§ INPUT MATERIAL:
+ + + + + + +

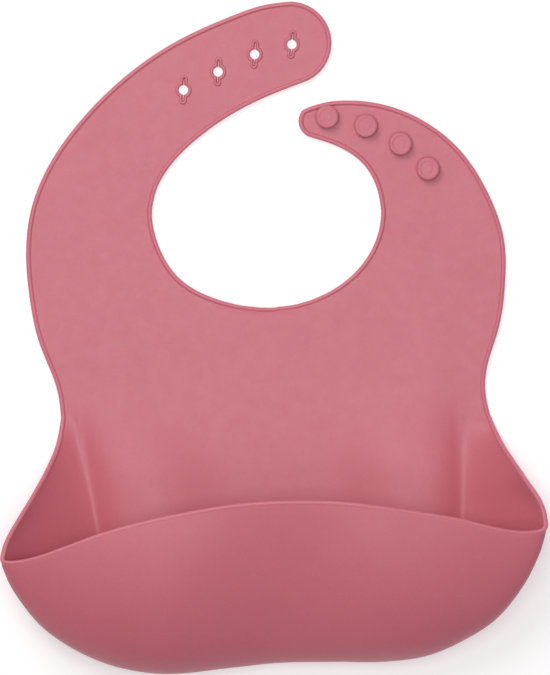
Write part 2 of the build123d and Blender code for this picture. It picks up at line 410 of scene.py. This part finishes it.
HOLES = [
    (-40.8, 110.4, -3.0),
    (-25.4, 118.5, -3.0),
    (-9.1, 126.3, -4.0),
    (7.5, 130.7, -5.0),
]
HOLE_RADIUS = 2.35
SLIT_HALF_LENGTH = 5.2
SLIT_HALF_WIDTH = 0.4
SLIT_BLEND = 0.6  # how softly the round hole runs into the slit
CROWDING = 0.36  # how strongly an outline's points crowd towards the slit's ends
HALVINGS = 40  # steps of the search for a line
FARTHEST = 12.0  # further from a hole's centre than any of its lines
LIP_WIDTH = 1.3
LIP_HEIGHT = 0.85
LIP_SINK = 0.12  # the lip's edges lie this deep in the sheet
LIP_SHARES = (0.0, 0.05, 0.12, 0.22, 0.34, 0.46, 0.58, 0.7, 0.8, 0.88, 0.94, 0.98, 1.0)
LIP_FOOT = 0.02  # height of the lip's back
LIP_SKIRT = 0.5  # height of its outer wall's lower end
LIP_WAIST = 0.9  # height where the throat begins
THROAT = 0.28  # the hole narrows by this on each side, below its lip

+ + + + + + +

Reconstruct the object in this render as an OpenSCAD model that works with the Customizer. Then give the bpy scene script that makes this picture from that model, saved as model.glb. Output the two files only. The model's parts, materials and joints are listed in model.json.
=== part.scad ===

+ + + + + + +

§ EXERCISE AIM:
In the listing, how many lines hold "from"? Answer with a bare number.

§ SOLVED EXERCISE:
2